» **Task brief**
Repeat exactly the lines of the listing below, please, starting with the first and ending with the line containing "deck_edge_round = 2.2"; leave out the rest.

>>

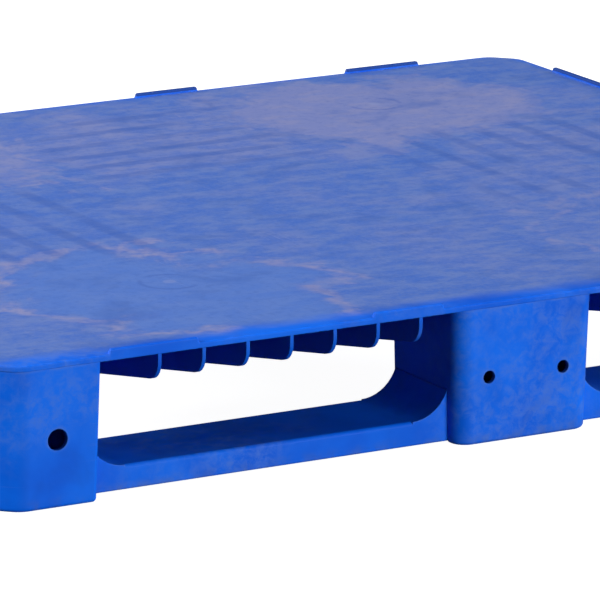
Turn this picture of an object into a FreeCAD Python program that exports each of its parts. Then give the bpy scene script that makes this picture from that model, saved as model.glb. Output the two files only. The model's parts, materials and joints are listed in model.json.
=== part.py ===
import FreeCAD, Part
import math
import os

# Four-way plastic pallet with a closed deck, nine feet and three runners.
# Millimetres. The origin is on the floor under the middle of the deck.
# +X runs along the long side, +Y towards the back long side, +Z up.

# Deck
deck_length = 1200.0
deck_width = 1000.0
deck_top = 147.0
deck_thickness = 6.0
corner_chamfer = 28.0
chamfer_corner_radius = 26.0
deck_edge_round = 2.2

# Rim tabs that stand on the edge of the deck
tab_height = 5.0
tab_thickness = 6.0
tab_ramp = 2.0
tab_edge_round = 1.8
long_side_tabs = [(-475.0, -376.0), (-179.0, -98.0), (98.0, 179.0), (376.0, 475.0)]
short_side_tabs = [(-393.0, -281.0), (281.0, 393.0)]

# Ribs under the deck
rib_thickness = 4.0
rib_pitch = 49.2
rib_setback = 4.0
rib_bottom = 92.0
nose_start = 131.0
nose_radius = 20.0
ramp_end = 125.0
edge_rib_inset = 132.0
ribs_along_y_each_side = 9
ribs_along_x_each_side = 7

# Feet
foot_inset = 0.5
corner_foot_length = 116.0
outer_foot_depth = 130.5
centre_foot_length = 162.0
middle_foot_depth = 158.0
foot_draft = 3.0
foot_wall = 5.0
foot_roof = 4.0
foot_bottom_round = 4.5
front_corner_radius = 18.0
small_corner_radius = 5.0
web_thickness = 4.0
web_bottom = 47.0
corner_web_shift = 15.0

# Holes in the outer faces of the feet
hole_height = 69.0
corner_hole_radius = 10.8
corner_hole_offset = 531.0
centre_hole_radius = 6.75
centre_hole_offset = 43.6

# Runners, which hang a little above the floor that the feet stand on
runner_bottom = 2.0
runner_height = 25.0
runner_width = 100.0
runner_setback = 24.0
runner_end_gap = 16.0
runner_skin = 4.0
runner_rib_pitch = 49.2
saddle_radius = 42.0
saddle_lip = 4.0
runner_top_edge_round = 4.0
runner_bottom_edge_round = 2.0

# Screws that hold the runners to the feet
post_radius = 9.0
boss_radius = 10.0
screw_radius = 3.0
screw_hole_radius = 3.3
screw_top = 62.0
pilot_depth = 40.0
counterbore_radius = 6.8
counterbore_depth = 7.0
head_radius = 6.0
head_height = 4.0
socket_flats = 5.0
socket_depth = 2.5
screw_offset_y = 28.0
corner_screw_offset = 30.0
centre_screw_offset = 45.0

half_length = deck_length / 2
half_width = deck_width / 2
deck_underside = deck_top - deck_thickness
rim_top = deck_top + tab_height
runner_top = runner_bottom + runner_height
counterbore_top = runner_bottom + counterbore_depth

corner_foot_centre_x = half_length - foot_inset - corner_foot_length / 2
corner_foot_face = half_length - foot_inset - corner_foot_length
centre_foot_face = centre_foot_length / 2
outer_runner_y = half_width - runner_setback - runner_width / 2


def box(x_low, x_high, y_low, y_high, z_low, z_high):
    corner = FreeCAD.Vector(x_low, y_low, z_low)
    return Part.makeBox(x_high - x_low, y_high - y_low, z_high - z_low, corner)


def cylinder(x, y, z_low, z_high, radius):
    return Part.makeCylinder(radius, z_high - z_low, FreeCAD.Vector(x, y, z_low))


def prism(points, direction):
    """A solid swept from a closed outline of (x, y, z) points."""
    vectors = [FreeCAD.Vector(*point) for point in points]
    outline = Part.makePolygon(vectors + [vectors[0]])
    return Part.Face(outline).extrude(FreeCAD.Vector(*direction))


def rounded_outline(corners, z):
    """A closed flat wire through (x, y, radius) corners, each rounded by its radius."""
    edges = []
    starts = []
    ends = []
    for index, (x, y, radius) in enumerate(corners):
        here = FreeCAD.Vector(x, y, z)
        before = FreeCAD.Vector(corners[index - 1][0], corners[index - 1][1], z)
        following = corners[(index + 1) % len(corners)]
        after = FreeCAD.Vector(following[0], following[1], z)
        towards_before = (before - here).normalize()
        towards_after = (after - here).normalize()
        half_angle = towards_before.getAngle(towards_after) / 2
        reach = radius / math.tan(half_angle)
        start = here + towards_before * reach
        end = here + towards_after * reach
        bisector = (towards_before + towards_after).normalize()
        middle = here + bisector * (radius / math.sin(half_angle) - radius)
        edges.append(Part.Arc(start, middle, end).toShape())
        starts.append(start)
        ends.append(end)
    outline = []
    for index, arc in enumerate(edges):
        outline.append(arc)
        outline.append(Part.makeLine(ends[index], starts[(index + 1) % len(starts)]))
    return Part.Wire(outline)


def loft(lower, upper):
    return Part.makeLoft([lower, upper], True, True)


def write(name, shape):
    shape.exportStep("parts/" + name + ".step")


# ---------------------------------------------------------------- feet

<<

» **The reply**
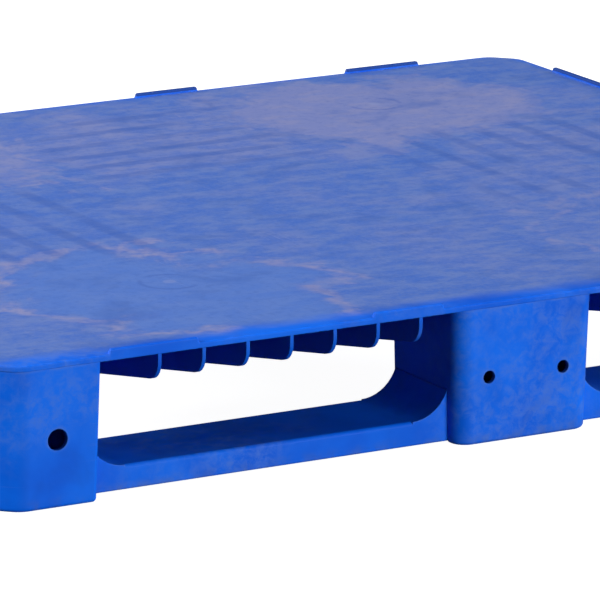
Turn this picture of an object into a FreeCAD Python program that exports each of its parts. Then give the bpy scene script that makes this picture from that model, saved as model.glb. Output the two files only. The model's parts, materials and joints are listed in model.json.
=== part.py ===
import FreeCAD, Part
import math
import os

# Four-way plastic pallet with a closed deck, nine feet and three runners.
# Millimetres. The origin is on the floor under the middle of the deck.
# +X runs along the long side, +Y towards the back long side, +Z up.

# Deck
deck_length = 1200.0
deck_width = 1000.0
deck_top = 147.0
deck_thickness = 6.0
corner_chamfer = 28.0
chamfer_corner_radius = 26.0
deck_edge_round = 2.2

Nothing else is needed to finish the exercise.